# Any Update On Chautauqua



## LUND-1 (Apr 14, 2004)

I Am Heading Up 6/12 To 6/14
Any Help Would Be Great


Thanks


----------



## ski (May 13, 2004)

look up wewanchu.com from there you can look at the fishing reports.
ski
ps we caught a 42 inch muskie there last august while trolling for walleye.


----------



## Worm Drowner (Apr 5, 2004)

Send an email to a friend of mine, Sal LaPuma @ [email protected] or call 716-789-9622 . He's a guide up there and owns Hogan's Hut. Tell him I (Michael Quigley from Muskies Inc #23 Cleveland) sent you.
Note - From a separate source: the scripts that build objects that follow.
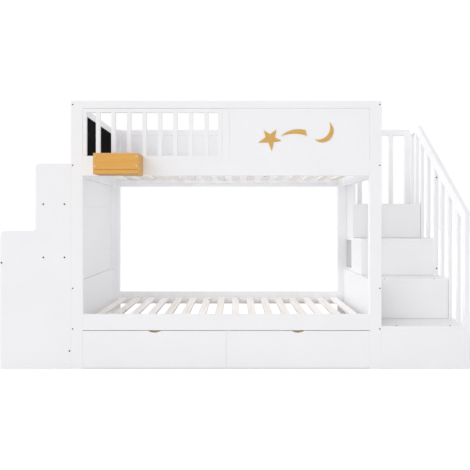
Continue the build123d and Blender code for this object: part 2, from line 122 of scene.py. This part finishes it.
world = bpy.data.worlds.new("studio_sky")
bpy.context.scene.world = world
world.use_nodes = True
sky = world.node_tree
sky.nodes.clear()
sky_place = add_node(sky, "ShaderNodeTexCoord").outputs["Generated"]
facing = add_node(sky, "ShaderNodeVectorMath")
facing.operation = "DOT_PRODUCT"
facing.inputs[1].default_value = SOFT_BOX_TOWARDS
sky.links.new(sky_place, facing.inputs[0])
box_side = math_node(sky, "MAXIMUM", facing.outputs["Value"], 0.0)
box_glow = math_node(sky, "MULTIPLY", box_side, SOFT_BOX_STRENGTH)
even_light = add_node(sky, "ShaderNodeBackground", Color=SKY_TINT, Strength=SKY_BASE)
box_light = add_node(sky, "ShaderNodeBackground", Color=PLAIN_WHITE)
sky.links.new(box_glow, box_light.inputs["Strength"])
sky_light = add_node(sky, "ShaderNodeAddShader")
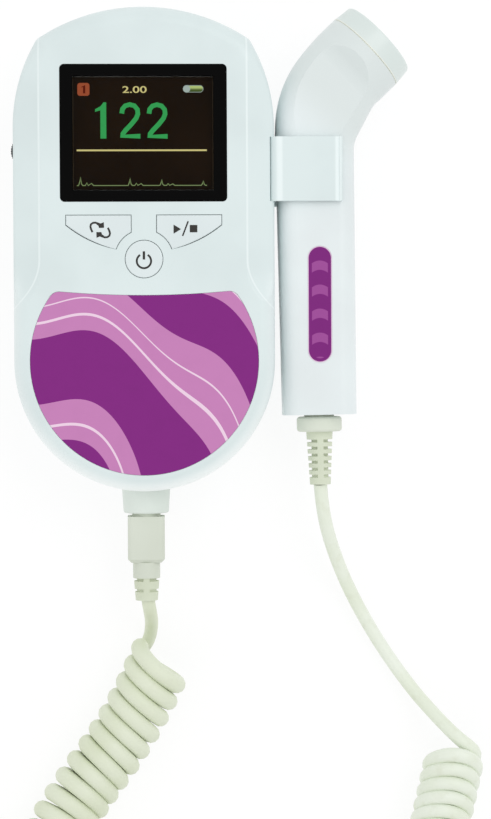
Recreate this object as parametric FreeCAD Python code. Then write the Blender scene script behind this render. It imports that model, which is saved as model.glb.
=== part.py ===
import FreeCAD, Part
import math
import os

# Pocket fetal heart detector, in millimetres. The unit lies on its back: X to the right, Y towards the top of
# the screen, Z out of the screen. The origin is the middle of the unit's back. The left side is -X.

V = FreeCAD.Vector
UP = V(0, 0, 1)
ACROSS = V(1, 0, 0)
ALONG = V(0, 1, 0)

# ---- unit case ----
bodyLength = 132.9
bodyWidth = 71.6
bodyMiddleY = -0.55
topRadius = 52.2
sideRadius = 46.9
shoulderRound = 3.0
sideTopDrop = 33.0
backRound = 6.0
frontRound = 4.4
facetRound = 1.2
wall = 2.2
rootDepth = 0.3
creaseInset = 7.5
creaseDrop = 71.9
creaseTurn = 12.0
creaseSweep = 76.0
facetAngle = 24.0
facetWidth = 10.5
creaseOverlap = 2.0
seamWidth = 0.4
seamDepth = 0.25

# ---- general clearances ----
keyGap = 0.15
runningGap = 0.05
seatGap = 0.1
looseGap = 0.3

# ---- display ----
windowWidth = 45.4
windowHeight = 37.3
windowRound = 1.3
windowThick = 1.3
windowDrop = 34.9
windowLedge = 2.4
moduleDepth = 5.1
moduleMargin = 0.9
glassThick = 0.9
bezelSide = 3.4
bezelEnd = 2.9

# ---- keys ----
keyTopDrop = 3.75
keyInnerX = 3.5
keyOuterX = 21.2
keyOuterDrop = 2.6
keyTipX = 8.2
keyTipDrop = 9.1
keyBulge = 0.9
powerDrop = 11.95
powerRadius = 5.1
powerMoat = 8.1
keyProud = 0.25
keyFlange = 0.9
keyFlangeThick = 0.8
keyTravel = 0.6
keyStem = 2.4
keyStemRise = 0.75
switchSize = 6.0
switchHeight = 1.6
switchBase = 1.0
switchDome = 1.8
membraneThick = 0.6
membraneMargin = 1.5
membraneRound = 2.0
keyRim = 0.35

# ---- front label ----
labelInset = 4.6
labelTopInset = 6.6
labelBowWidth = 0.2565
labelBowHeight = 0.528
labelTopDrop = 8.65
labelDip = 1.2
labelRound = 3.0
labelThick = 0.3

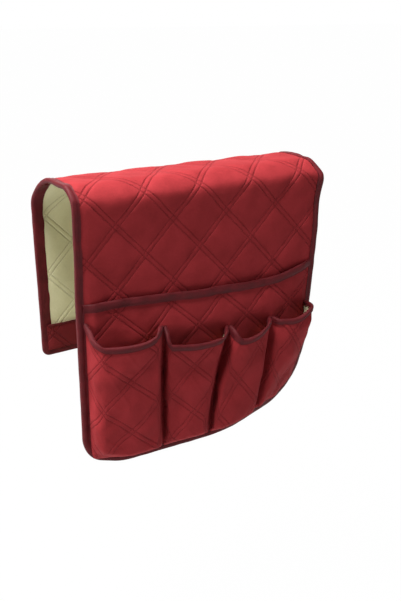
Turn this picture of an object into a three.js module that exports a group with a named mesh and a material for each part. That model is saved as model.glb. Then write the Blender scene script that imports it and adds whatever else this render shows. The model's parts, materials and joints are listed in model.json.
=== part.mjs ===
// Sofa armrest organizer: a quilted saddle that hangs over the arm of a sofa, with one wide flat pocket
// and four gusseted pockets on its front. Millimetres. +X runs along the sofa arm, -Y is the front with
// the pockets, +Z is up. The origin is the middle of the flat underside that rests on the arm.
import * as THREE from 'three';

// The saddle
const WIDTH = 330;
const FLAT_DEPTH = 31.4;
const FRONT_SHOULDER = 20.6; // inner radius of the bend from the flat into the front panel
const BACK_SHOULDER = 59.4; // inner radius of the bend from the flat into the back flap
const FRONT_DROP = 331; // from the flat underside down to the lower edge of the front panel
const BACK_DROP = 226;
const FRONT_CORNER = 56;
const BACK_CORNER = 11;

// The layers, from the arm outwards: lining, wadding, cover
const CLEARANCE = 0.3;
const LINING = 0.8;
const WADDING = 2.8;
const COVER = 0.8;
const SQUEEZED_CLOTH = 0.5; // lining and cover where the binding pinches them
const RAMP = 1.5; // width over which the layers thin down beside the binding

// The quilting: stitch lines cross and part the cover into diamonds. x and run are a place where two lines
// cross, run being the distance along the outside of the saddle, which on the front panel is the same as z.
const DIAMOND = { width: 71, height: 73.5, x: -116, run: -41.7 };
const PUFF = 2.2; // how far the middle of a diamond stands above its stitch lines
const PUFF_SLOPE = 0.12; // steepest rise of a diamond beside an edge

// The binding tape, folded over every edge
const TAPE = 0.8;
const BINDING_WIDTH = 8;
const RIM_WIDTH = 7;
const MAGAZINE_BINDING_WIDTH = 10;

// The hinges that stand for the bending of the cloth at the ends of the shoulders
const HINGE_GAP = 0.3;
const SWING_IN_DEGREES = 6;

// The wide flat pocket
const MAGAZINE_CLOTH = 0.8;
const MAGAZINE_TOP = { left: 127, right: 123.5 }; // below the flat underside
const MAGAZINE_SAG = 4.5;
const BILLOW = 8; // how far its middle stands off
const BILLOW_SIDE = 60; // run from its side edges to the full billow
const BILLOW_FOOT = 250; // depth below the flat underside at which it starts
const BILLOW_RISE = 100; // height over which it grows to the full billow

// The four gusseted pockets
const POCKET_CLOTH = 0.8;
const POCKET_LINING = 0.5;
const POCKET_BELLY = 34; // height over which a full pocket comes forward from its lower seam
const POCKET_CORNER = 9;
const POCKET_BULGE = 2.5;
const SEAM_SPACE = 1.5; // from the line of a seam to the gusset on each side of it
const EDGE_SPACE = 0.6; // from the binding to the nearest gusset or lower seam
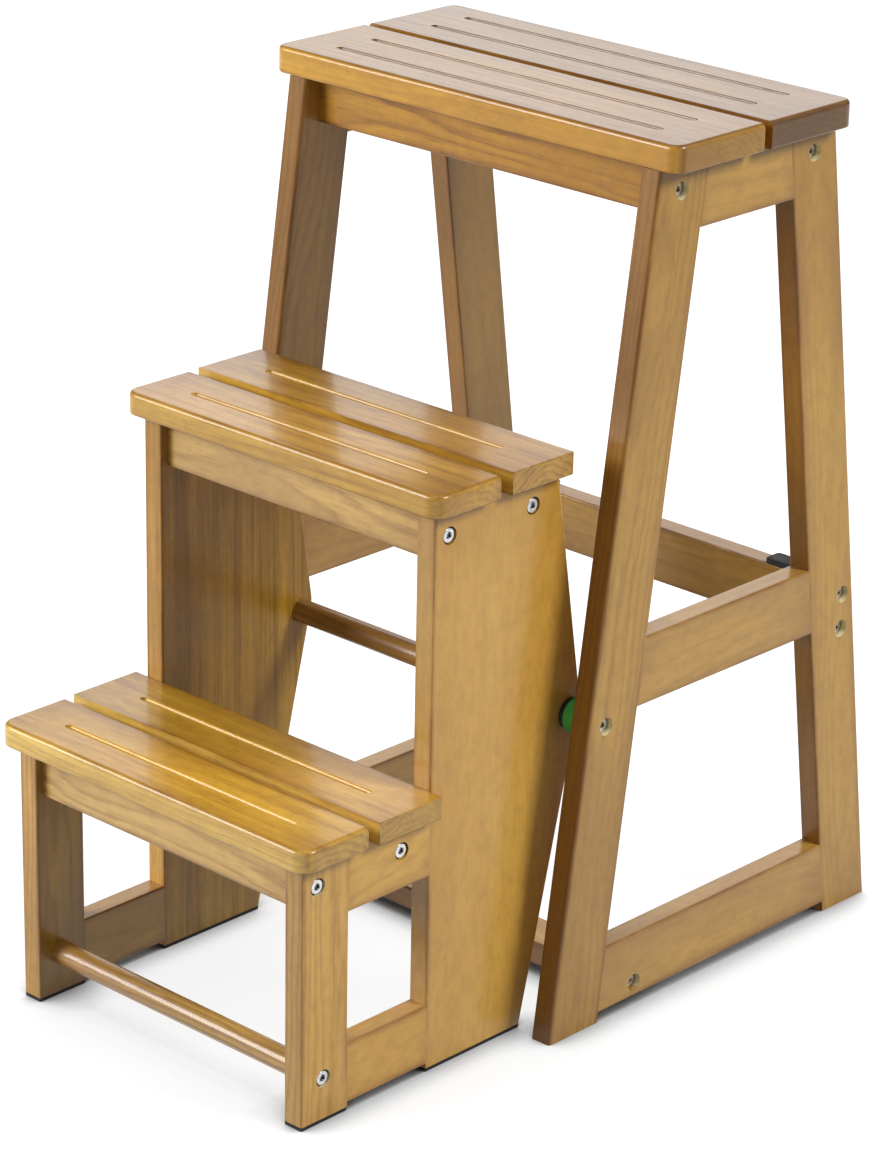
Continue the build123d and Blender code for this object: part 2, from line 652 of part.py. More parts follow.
def pivot_disc(x_low, x_high, radius):
    """Right-hand disc around the pivot bolt, between the panel and the stool's leg."""
    disc = x_rod(x_low, x_high, PIVOT_Y, PIVOT_HEIGHT, radius)
    disc = chamfer(disc.edges().filter_by(GeomType.CIRCLE), DISC_CHAMFER)
    hole_radius = BOLT_RADIUS + FIT_GAP
    return disc - x_rod(x_low - CUT_MARGIN, x_high + CUT_MARGIN, PIVOT_Y, PIVOT_HEIGHT, hole_radius)


# ---------------------------------------------------------------- nodes
nodes = {}


def add_pair(name, right_shape):
    """Store a right-hand shape and its mirror image as two nodes."""
    for side_name, side in SIDES.items():
        nodes[f"{name}_{side_name}"] = on_side(right_shape, side)


def both_sides(shapes):
    """Right-hand shapes together with their mirror images."""
    return [*shapes, *[mirrored(shape) for shape in shapes]]


# Stool
nodes["seat_board_front"] = seat_board(-1)
nodes["seat_board_rear"] = seat_board(1)
right_frame = frame_side()
for name in FRAME_OUTLINES:
    add_pair(name, frame_member(name, right_frame))
nodes["seat_apron_front"] = seat_apron(FRONT_APRON_Y)
nodes["seat_apron_rear"] = seat_apron(REAR_APRON_Y)
nodes["rear_cross_rail"] = rear_cross_rail()
nodes["lower_stretcher"] = lower_stretcher()
add_pair("rest_bumper", rest_bumper())

frame_bolts = []
frame_nuts = []
for member, centres in FRAME_BOLTS.items():
    for y, z in centres:
        frame_bolts.append(screw_bolt(FRAME_OUT - FRAME_HEAD_RECESS, y, z, BOLT_LENGTH, BOLT_RADIUS))
        frame_nuts.append(barrel_nut(FRAME_IN, y, z, y == CROSS_RAIL_Y))
nodes["frame_bolts"] = group(both_sides(frame_bolts))
nodes["frame_barrel_nuts"] = group(both_sides(frame_nuts))
add_pair("frame_joint_dowels", group(joint_dowels(frame_dowels(), FRAME_MID_X, DOWEL_RADIUS, 0)))
nodes["seat_dowels"] = group(
    board_dowel(x, y, SEAT_LOW, DOWEL_RADIUS, 0)
    for y in (FRONT_APRON_Y, REAR_APRON_Y) for x in SEAT_DOWEL_POSITIONS
)

# Step unit
treads = {
    "upper": (UPPER_TREAD_FRONT_Y, UPPER_TREAD_DEPTH, UPPER_TREAD_GAP, UPPER_TREAD_LOW),
    "lower": (STEP_FRONT_Y, LOWER_TREAD_DEPTH, LOWER_TREAD_GAP, LOWER_TREAD_LOW),
}
for level, (front_y, depth, gap, low) in treads.items():
    dowels = []
    for place, outer_side in (("front", -1), ("rear", 1)):
        apron = f"{level}_apron_{place}"
        apron_y = STEP_APRONS[apron][0]
        nodes[f"{level}_tread_{place}"] = tread_board(front_y, depth, gap, low, outer_side, apron_y)
        nodes[apron] = step_apron(apron)
        dowels += [board_dowel(x, apron_y, low, DOWEL_RADIUS, 0) for x in TREAD_DOWEL_POSITIONS]
    nodes[f"{level}_tread_dowels"] = group(dowels)

right_step_side = step_side()
for name in STEP_OUTLINES:
    add_pair(name, step_member(name, right_step_side))
add_pair("step_leg_pad", foot_pad(STEP_LEG_FRONT_Y, STEP_LEG_REAR_Y))
add_pair("step_panel_pad", foot_pad(PANEL_FRONT_Y, PANEL_FRONT_Y + PANEL_FOOT_DEPTH))
add_pair("step_joint_dowels", group(joint_dowels(step_dowels(), STEP_MID_X, DOWEL_RADIUS, 0)))

step_bolts = []
step_nuts = []
for y, z in STEP_APRONS.values():
    step_bolts.append(screw_bolt(STEP_OUT - STEP_HEAD_RECESS, y, z, BOLT_LENGTH, BOLT_RADIUS))
    step_nuts.append(barrel_nut(STEP_IN, y, z, False))
step_bolts.append(screw_bolt(STEP_OUT - STEP_HEAD_RECESS, FOOT_ROD_Y, FOOT_ROD_HEIGHT, BOLT_LENGTH,
                             BOLT_RADIUS))
nodes["step_bolts"] = group(both_sides(step_bolts))
nodes["step_barrel_nuts"] = group(both_sides(step_nuts))

nodes["foot_rod"] = round_rod(FOOT_ROD_Y, FOOT_ROD_HEIGHT)
nodes["pivot_rod"] = round_rod(PIVOT_Y, PIVOT_HEIGHT)
rod_end = STEP_IN + ROD_SOCKET_DEPTH - FIT_GAP
nodes["rod_inserts"] = group(both_sides([
    rod_insert(rod_end, FOOT_ROD_Y, FOOT_ROD_HEIGHT, BOLT_RADIUS + FIT_GAP),
    rod_insert(rod_end, PIVOT_Y, PIVOT_HEIGHT, BOLT_RADIUS + FIT_GAP),
]))

# Pivot
pad_end = STEP_OUT + PIVOT_PAD_THICKNESS
add_pair("pivot_bolt", screw_bolt(FRAME_OUT - FRAME_HEAD_RECESS + PIVOT_RUNNING_GAP, PIVOT_Y,
                                  PIVOT_HEIGHT, PIVOT_BOLT_LENGTH, BOLT_RADIUS))
add_pair("pivot_pad", pivot_disc(STEP_OUT, pad_end, PIVOT_PAD_RADIUS))
add_pair("pivot_spacer", pivot_disc(pad_end, FRAME_IN - PIVOT_RUNNING_GAP, PIVOT_SPACER_RADIUS))

# ---------------------------------------------------------------- output
os.makedirs("parts", exist_ok=True)
for node_name, shape in nodes.items():
    export_step(shape, f"parts/{node_name}.step")
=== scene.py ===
import math
import random

import bpy
from mathutils import Matrix, Vector


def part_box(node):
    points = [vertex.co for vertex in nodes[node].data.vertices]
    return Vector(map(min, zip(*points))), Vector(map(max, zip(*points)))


# Folding wooden step stool in honey-stained, lacquered wood, on a plain white floor.
# Everything is in metres. +Z is up, the treads face -Y and +X is the right side.

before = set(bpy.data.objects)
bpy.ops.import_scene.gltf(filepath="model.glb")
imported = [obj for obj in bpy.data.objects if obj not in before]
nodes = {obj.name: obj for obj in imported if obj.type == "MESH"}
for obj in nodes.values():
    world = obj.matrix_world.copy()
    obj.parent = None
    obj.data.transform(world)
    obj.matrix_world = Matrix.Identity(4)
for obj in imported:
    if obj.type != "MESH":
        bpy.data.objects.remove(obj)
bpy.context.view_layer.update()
scene = bpy.context.scene

# ---------------------------------------------------------------- camera
CAMERA_AZIMUTH = 43.098
CAMERA_ELEVATION = 21.375
CAMERA_ROLL = 1.100
CAMERA_DISTANCE = 2.9218
CAMERA_TARGET = Vector((0.0120, -0.0105, 0.2978))
CAMERA_LENS = 163.19
SENSOR_WIDTH = 36.0
CAMERA_REACH = 100.0


def direction_to(azimuth, elevation):
    """Unit vector towards a point seen at an azimuth (0 is the front) and an elevation, in degrees."""
    a = math.radians(azimuth)
    e = math.radians(elevation)
    return Vector((math.sin(a) * math.cos(e), -math.cos(a) * math.cos(e), math.sin(e)))


def add_camera():
    data = bpy.data.cameras.new("camera")
    data.lens = CAMERA_LENS
    data.sensor_fit = "HORIZONTAL"
    data.sensor_width = SENSOR_WIDTH
    data.clip_end = CAMERA_REACH
    camera = bpy.data.objects.new("camera", data)
    scene.collection.objects.link(camera)
    back = direction_to(CAMERA_AZIMUTH, CAMERA_ELEVATION)
    level_right = Vector((0, 0, 1)).cross(back).normalized()
    level_up = back.cross(level_right)
    roll = math.radians(CAMERA_ROLL)
    right = level_right * math.cos(roll) + level_up * math.sin(roll)
    up = back.cross(right)
    turn = Matrix((right, up, back)).transposed()
    camera.matrix_world = Matrix.Translation(CAMERA_TARGET + back * CAMERA_DISTANCE) @ turn.to_4x4()
    scene.camera = camera


# ---------------------------------------------------------------- shader building
class Graph:
    """Adds linked shader nodes to one node tree."""

    def __init__(self, tree):
        self.tree = tree

    def feed(self, socket, value):
        if isinstance(value, bpy.types.NodeSocket):
            self.tree.links.new(value, socket)
        else:
            socket.default_value = value

    def add(self, kind, inputs=None, **settings):
        node = self.tree.nodes.new(kind)
        for name, value in settings.items():
            setattr(node, name, value)
        for name, value in (inputs or {}).items():
            self.feed(node.inputs[name], value)
        return node

    def math(self, operation, *values, clamp=False):
        inputs = dict(enumerate(values))
        return self.add("ShaderNodeMath", inputs, operation=operation, use_clamp=clamp).outputs[0]

    def vector_math(self, operation, *values, output=0):
        inputs = dict(enumerate(values))
        return self.add("ShaderNodeVectorMath", inputs, operation=operation).outputs[output]

    def spread(self, value, low, high, to_low=0.0, to_high=1.0):
        """The value moved from one range to another, held inside it, with soft ends."""
        inputs = {"Value": value, "From Min": low, "From Max": high, "To Min": to_low, "To Max": to_high}
        return self.add("ShaderNodeMapRange", inputs, interpolation_type="SMOOTHSTEP").outputs[0]

    def stretched(self, vector, scale):
        return self.vector_math("MULTIPLY", vector, scale)

    def noise(self, vector, scale, detail=2.0, roughness=0.5, distortion=0.0, output="Fac"):
        inputs = {
            "Vector": vector,
            "Scale": scale,
            "Detail": detail,
            "Roughness": roughness,
            "Distortion": distortion,
        }
        return self.add("ShaderNodeTexNoise", inputs).outputs[output]

    def mix(self, factor, first, second, mode="MIX"):
        node = self.add("ShaderNodeMix", data_type="RGBA", blend_type=mode)
        self.feed(node.inputs[0], factor)
        self.feed(node.inputs[6], first)
        self.feed(node.inputs[7], second)
        return node.outputs[2]

    def ramp(self, factor, stops):
        """Grey ramp through (position, brightness) stops."""
        node = self.add("ShaderNodeValToRGB", {"Fac": factor})
        elements = node.color_ramp.elements
        while len(elements) < len(stops):
            elements.new(0.5)
        for element, (position, brightness) in zip(elements, stops):
            element.position = position
            element.color = (brightness, brightness, brightness, 1.0)
        return node.outputs["Color"]


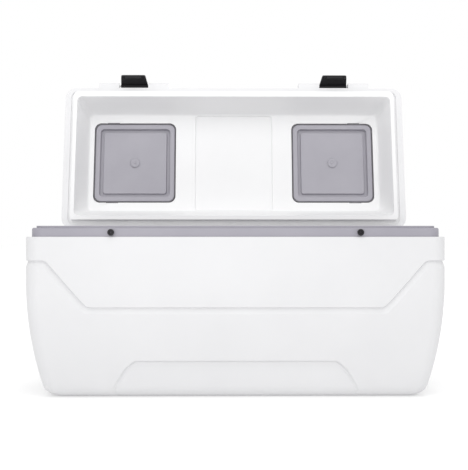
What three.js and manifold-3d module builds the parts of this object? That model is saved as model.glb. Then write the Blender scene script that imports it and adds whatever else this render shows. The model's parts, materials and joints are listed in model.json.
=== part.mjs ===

He's a great guy.


----------



## chauncybear10 (May 2, 2004)

about 90% shure i am going this week end 6/4 6/6. will post when i get back.


----------



## chauncybear10 (May 2, 2004)

going for shure will post sun night


----------



## LASER20 (May 5, 2004)

Hey Was Up There Last Weekend And The Water Is Very High There. My Cousin Dock Was Just About Under Water. The Water Was Muddy. Look For Getting Fish Off The Weed Line Thats Where The Are Always . The Institute Is Always A Good Place To Fish. No Need For A Guide Up There Just Find The Weed Line They Are Easy To Find


----------



## chauncybear10 (May 2, 2004)

had a great trip. the fish were shallow from 2-10 feet. they were moving around a bit throughout the day but start shallow and move deeper untill you find them. mostly in the weeds. was looking for walleye all weekend did catch one. lats of rock bass, perch, white bass, and even some bass and one muskie out of season. shure would have liked to keep one or two of those bass for dinner sat night. used mostly f-11 rapala. Have not hit it this good for 3 years. hope your trip was as good as ours.


----------



## LUND-1 (Apr 14, 2004)

Thanks For The Info I Dropped Him A Line..
Thanks

Good Fish'n


----------



## butchie (Apr 29, 2004)

Heading there tomorrow will post how I do


----------



## butchie (Apr 29, 2004)

Decent day, 4 bass about 15 inches, 18 inch smallmouth, 2 walleye 15 and 17 inches and a 21 inch muskie plus assorted perch, rock bass and smaller largemouths


----------



## LASER20 (May 5, 2004)

hey butchie what were u using ?color? how deep? were going there in a few weeks.


----------



## butchie (Apr 29, 2004)

perch colored shad raps and a weedless jig tiped with a leech in the weeds.


----------



## bassfishinfool (Jun 26, 2004)

heading up this way over the weekend. Any tips or advice for a first timer? will post how i do when i return.


----------



## Procraftboats21 (Apr 6, 2004)

any latest reports on bass?


----------